Examines the properties of the loss landscape, the behavior of SGD and its momentum-based variants, adaptive learning-rate methods, and initialization strategies. You understand why certain optimizers converge reliably and what can go wrong in practice.
09

Convolutional Networks

Derives convolution as a structured form of linear operation exploiting local connectivity and parameter sharing, then surveys pooling, padding, and common architectural patterns. You can reason about why convolutional networks generalize well on spatially structured data.
10

Sequence Modeling with Recurrent Networks

Covers recurrent network unrolling, backpropagation through time, the vanishing-gradient problem, and gating mechanisms including LSTM and GRU. You understand both the power and the limitations of sequence models and the design choices that address those limitations.

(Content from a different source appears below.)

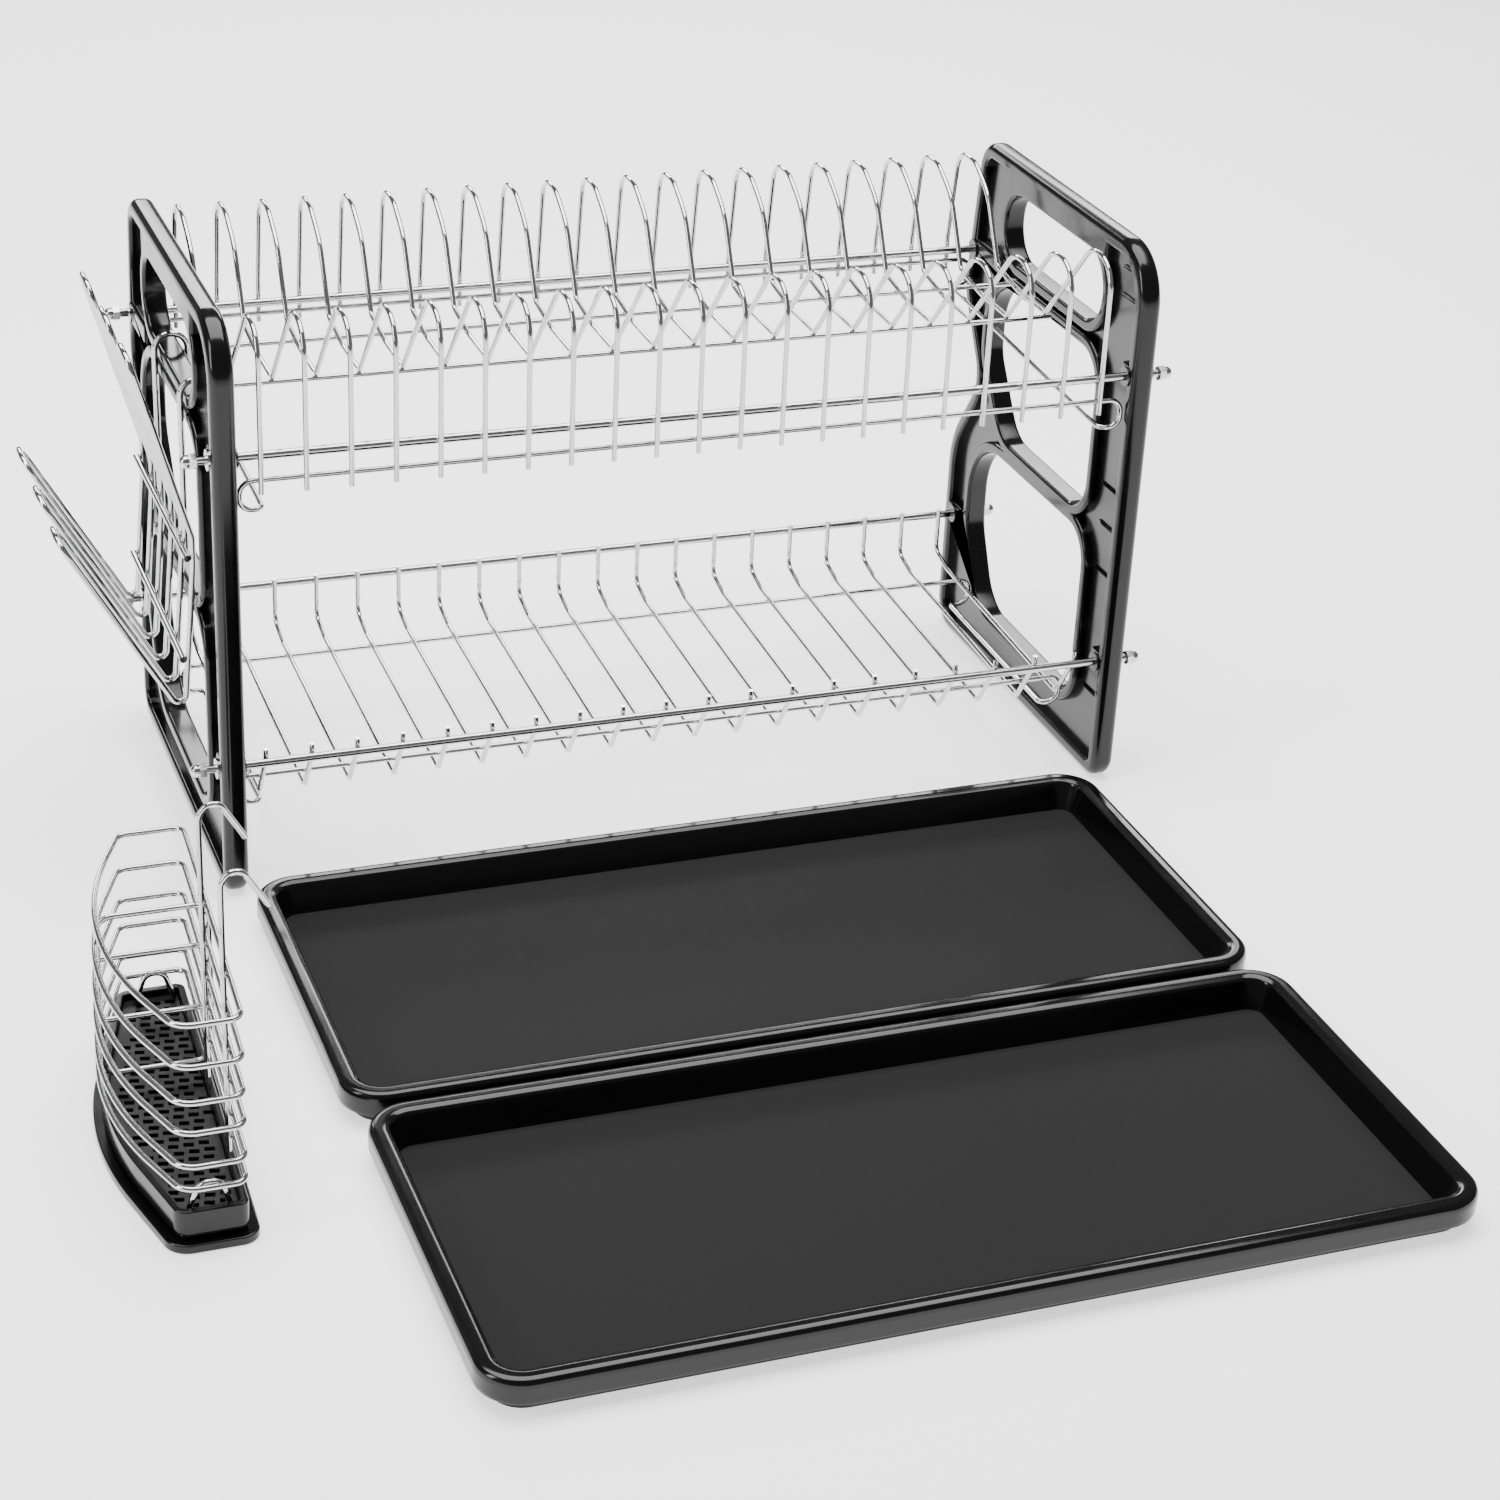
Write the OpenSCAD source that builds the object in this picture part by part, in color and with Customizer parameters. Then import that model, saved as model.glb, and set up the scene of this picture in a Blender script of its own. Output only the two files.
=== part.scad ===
// Two-tier dish drying rack with a clip-on mug rack, a cutlery holder and two drip trays.
// Two moulded plastic side panels are tied together by four long studs with acorn nuts.
// Bent wire tiers hang between the panels: plates stand in the wires of each tier.
// Millimetres, +Z up, X along the rack, +Y towards its back, all feet on z = 0.
// The modules measure from the floor midway between the side panels, and placed() then
// moves every piece so that the origin is under the middle of the whole set.

/* [Side panels] */
// outside width over both side panels, along X
rack_length = 560; // [400:1:700]
// thickness of each side panel, along X
panel_thickness = 14; // [8:0.5:20]
// height of the side panels
panel_height = 344; // [250:1:400]
// front edge of the side panels, along Y
panel_front = -124; // [-160:1:-100]
// width of the moulded rim around a side panel
rim_width = 10; // [6:0.5:14]
// width of the raised lip around each window
lip_width = 7.5; // [4:0.5:10]
// thickness of the thin web between rim and lips
web_thickness = 3; // [2:0.5:6]

/* [Studs] */
// diameter of the four tie studs
stud_diameter = 5; // [4:0.1:8]
// length of each tie stud
stud_length = 586; // [420:1:726]
// depth and height of the upper rear stud, as [y, z]
stud_upper_rear = [113, 270];
// depth and height of the upper front stud, as [y, z]
stud_upper_front = [-113, 266];
// depth and height of the lower rear stud, as [y, z]
stud_lower_rear = [113, 84];
// depth and height of the lower front stud, as [y, z]
stud_lower_front = [-111, 78];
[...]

Frequently asked questions

What mathematical background do I need before reading this book?

Comfort with undergraduate calculus and basic linear algebra is expected. The book's opening chapters review the specific mathematical topics in depth, so gaps can be filled in place, but readers with no prior exposure to probability or matrix operations may find the pace demanding.

Is this book suitable for practitioners, or is it primarily for researchers?

Both audiences benefit, but in different ways. Practitioners gain the theoretical grounding to debug models and make principled design decisions. Researchers use it as a reference and entry point into the primary literature. If you only want step-by-step framework tutorials, this is not the right book.

Does the book cover modern architectures like transformers or diffusion models?

No. Published in 2016, the book predates the widespread adoption of transformer-based models. It covers foundational architectures — feedforward, convolutional, and recurrent networks — along with generative and probabilistic models. For architectures developed after 2016, you will need supplementary sources.

Are code examples or implementation exercises included?

The book is primarily theoretical and does not include framework-specific code tutorials or programming exercises. The focus is on mathematical understanding, derivations, and conceptual analysis rather than hands-on implementation.

Is the HTML version at deeplearningbook.org the same as the print edition?

The freely available HTML version contains the same content as the print edition. The print edition is preferred by many readers for extended study because of typesetting quality and the convenience of working away from a screen.

Who are the authors and why does their background matter?

Ian Goodfellow, Yoshua Bengio, and Aaron Courville are active deep learning researchers who developed or contributed to techniques described in the book. The explanations reflect firsthand understanding of where methods come from and where they fail, which distinguishes this text from second-hand accounts.